Nachtrag vom 4. November 2011: Unterdessen hat der Bundesrat beschlossen, trotzdem das neue Kindes- und Erwachsenenschutzrecht auf den 1. Januar 2013 in Kraft zu setzen.

Erschreckendes aus dem Vormundschaftsrecht

Die Schweiz hat die Bedeutung der Grund- und Menschenrechte erst vor 30 Jahren erkannt. Und Überbleibsel des alten paternalistisch-repressiven Staatsverständnisses finden sich noch heute.

Zur Zeit schreibe ich an einem Buch über administrative Anstaltseinweisungen von „Arbeitsscheuen“, „Liederlichen“ und „Müssigängern“. Bis 1981 konnten Laien im Amt eines Vormundes solche Menschen in Anstalten einweisen, auch wenn sie keine Straftat begangen hatten und ohne dass diese angehört wurden oder sich vor Gericht dagegen hätten wehren können. Erst unter dem Druck der Europäischen Menschenrechtskonvention wurden diese elementaren Verfahrensgarantien in der Schweiz eingeführt.

Eine erste Erkenntnis: Grundrechte wie die persönliche Freiheit oder der Anspruch auf rechtliches Gehör sind sehr junge Errungenschaften unserer Rechtskultur.

Noch heute gilt „liederlicher Lebenswandel“ als Entmündigungsgrund. Und noch heute haben unter 16-Jährige kein Recht, sich vor einem Gericht gegen eine Einweisung in eine geschlossene Anstalt zu wehren.

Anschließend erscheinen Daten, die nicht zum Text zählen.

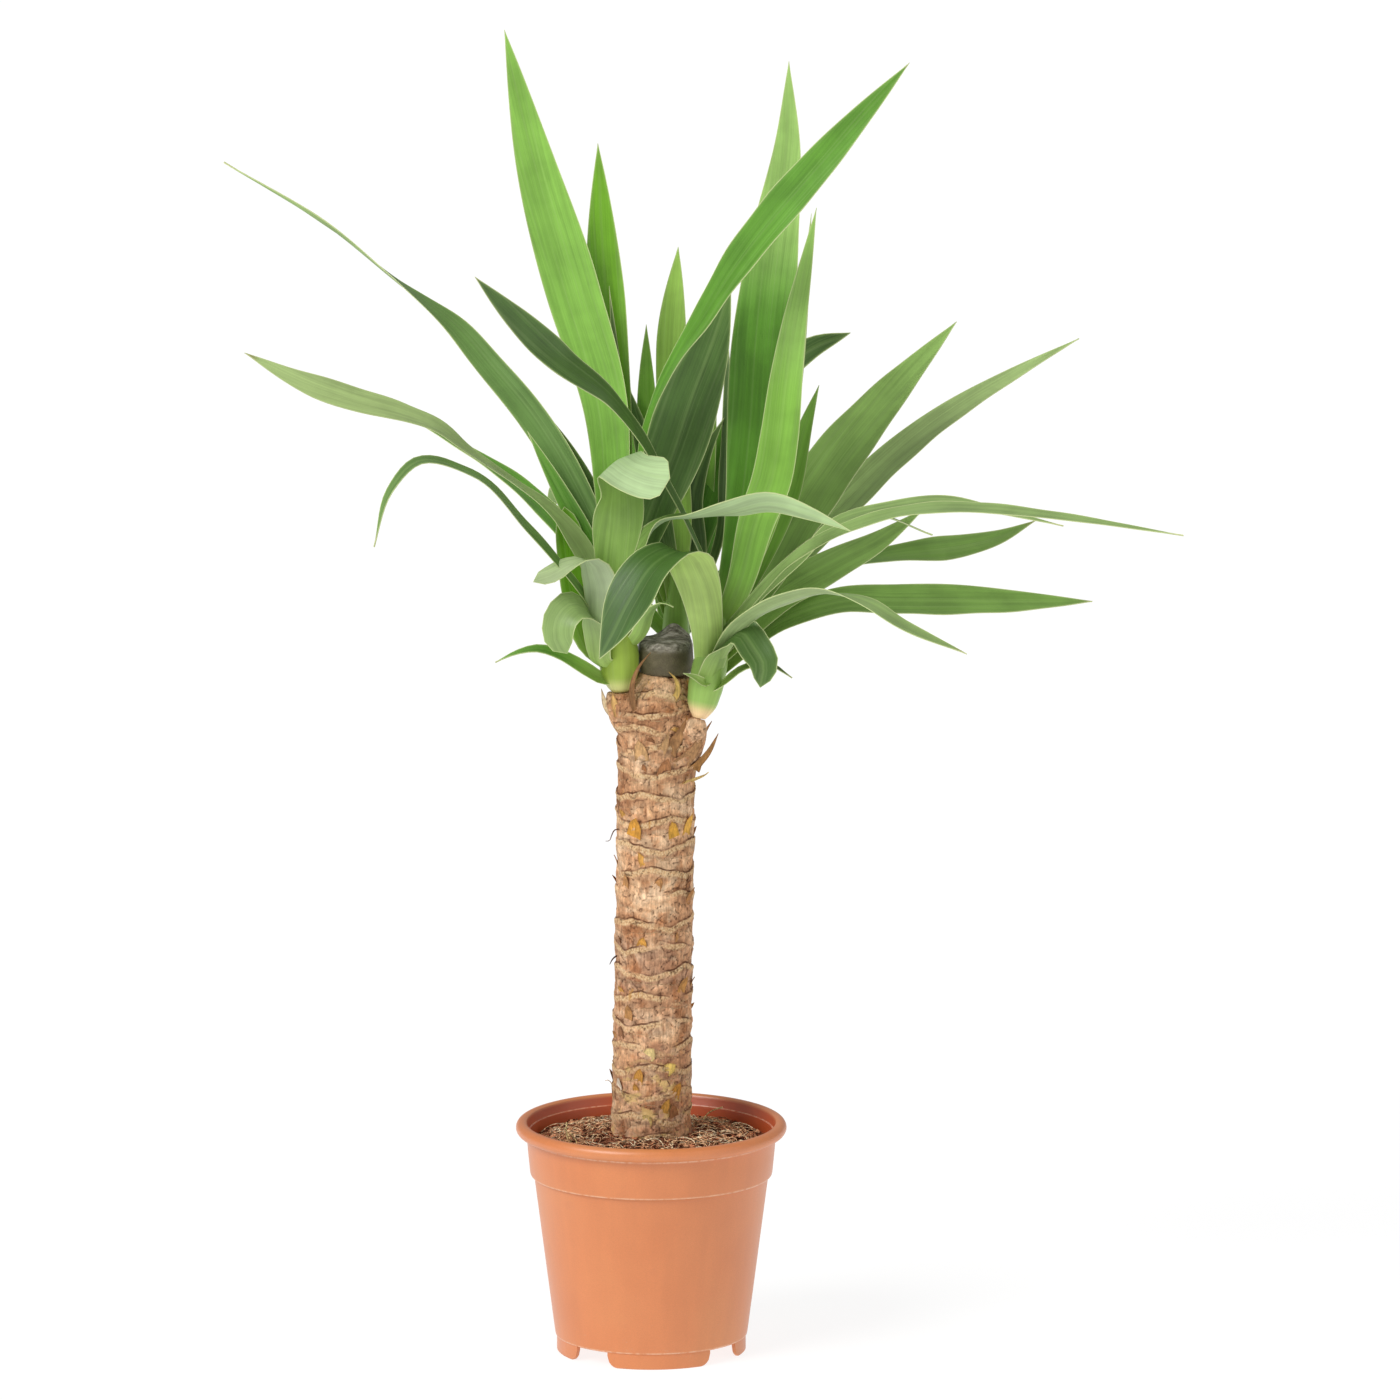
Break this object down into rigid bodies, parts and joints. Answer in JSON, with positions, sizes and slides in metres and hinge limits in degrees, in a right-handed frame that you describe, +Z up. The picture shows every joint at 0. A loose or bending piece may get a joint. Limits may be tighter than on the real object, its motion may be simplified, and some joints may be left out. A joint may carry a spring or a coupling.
{
  "type": "potted yucca",
  "caption": "House plant with a thick ringed cane, waxed top and leafy side shoots of long sword-shaped leaves, in a round footed nursery pot filled with soil.",
  "frame": {"origin": "middle of the plant's footprint, at the level of the surface that the pot's feet stand on; the pot's own axis is 29 mm to the left of it", "axes": "+Z up the cane; the pictured front looks along -Y, and +X is to the right in the picture"},
  "size_m": [0.5966, 0.3352, 0.8382],
  "materials": {
    "pot_plastic": "satin terracotta-coloured moulded plastic",
    "potting_soil": "loose dark brown crumbs with fibres",
    "cane_bark": "dry rough bark",
    "grey_wax": "weathered matt wax",
    "yucca_leaf": "smooth leathery leaf, slightly glossy above and paler below"
  },
  "bodies": {
    "root": {"pot": "pot_plastic", "soil": "potting_soil", "cane": "cane_bark", "wax_cap": "grey_wax", "shoot_left": "yucca_leaf", "shoot_right": "yucca_leaf", "shoot_back": "yucca_leaf"}
  },
  "joints": []
}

Das wird erst die aktuelle Revision des Vormundschaftsrecht beseitigen, die 2008 vom Parlament beschlossen wurde, aber erst im Jahr 2013 in Kraft treten wird. Aber auch in Zukunft werden Kinder bei einer Anstaltseinweisung kein Recht haben, einen unabhängigen Kinderanwalt beizuziehen.

Immerhin werden mit der aktuellen Revision die Laienbehörden im Vormundschaftswesen der Vergangenheit angehören, obwohl sich die Gemeinden noch immer dagegen wehren, dass professionelle Behörden für so sensible Entscheide zuständig sein sollen.

Eine zweite Erkenntnis: Die Mühlen des Vormundschaftsrechts mahlen äusserst langsam.

Zur Erziehung ins Gefängnis

Richter, Vormundschaftsbehörden und Regierungsstatthalter erklären Schülerinnen, wieso der Staat bis 1981 junge Frauen wegen „liederlichen Lebenswandels“ zur Erziehung in die Strafanstalt Hindelbank steckte. Ohne kriminelle Tat und ohne gerichtliches Verfahren.

Bis 1981 war es gängige Praxis der Vormundschaftsbehörden: Junge Frauen, die wiederholt von zu Hause ausgerissen sind oder zu jung einen zu alten Mann liebten, wurden wegen „liederlichen Lebenswandels“ auf unbestimmte Zeit zur Erziehung in die Strafanstalt Hindelbank eingewiesen. Der Beobachter hat diese Praxis bereits vor 70 Jahren angeprangert und unterstützt heute die Forderung der Betroffenen nach Wiedergutmachung.

Jetzt erhalten die Vormundschaftsopfer auch Support von Jugendlichen: Schülerinnen des Berufsbildungszentrums Wirtschaft, Informatik und Technik in Willisau haben Richter, Vormundschaftsbehörden und Regierungsstatthalter zum Gespräch über administrativ Versorgte eingeladen.  „Wir wollen mithelfen, der Gesellschaft die Augen zu öffnen“, erklärt die 18jährige Stefanie Amrein, eine der Initiantinnen des Projekts. Und: „Wir möchten Jugendliche dazu aufrufen, das Leid mit den Betroffenen zu teilen.“

Jugendliche habens begriffen. Nur Bund und Kantone noch nicht. Sie schieben einander gegenseitig die Verantwortung für diese Praxis zu, die den Kerngehalt der persönlichen Freiheit verletzt und erst auf Druck von Strassburg aufgegeben wurde.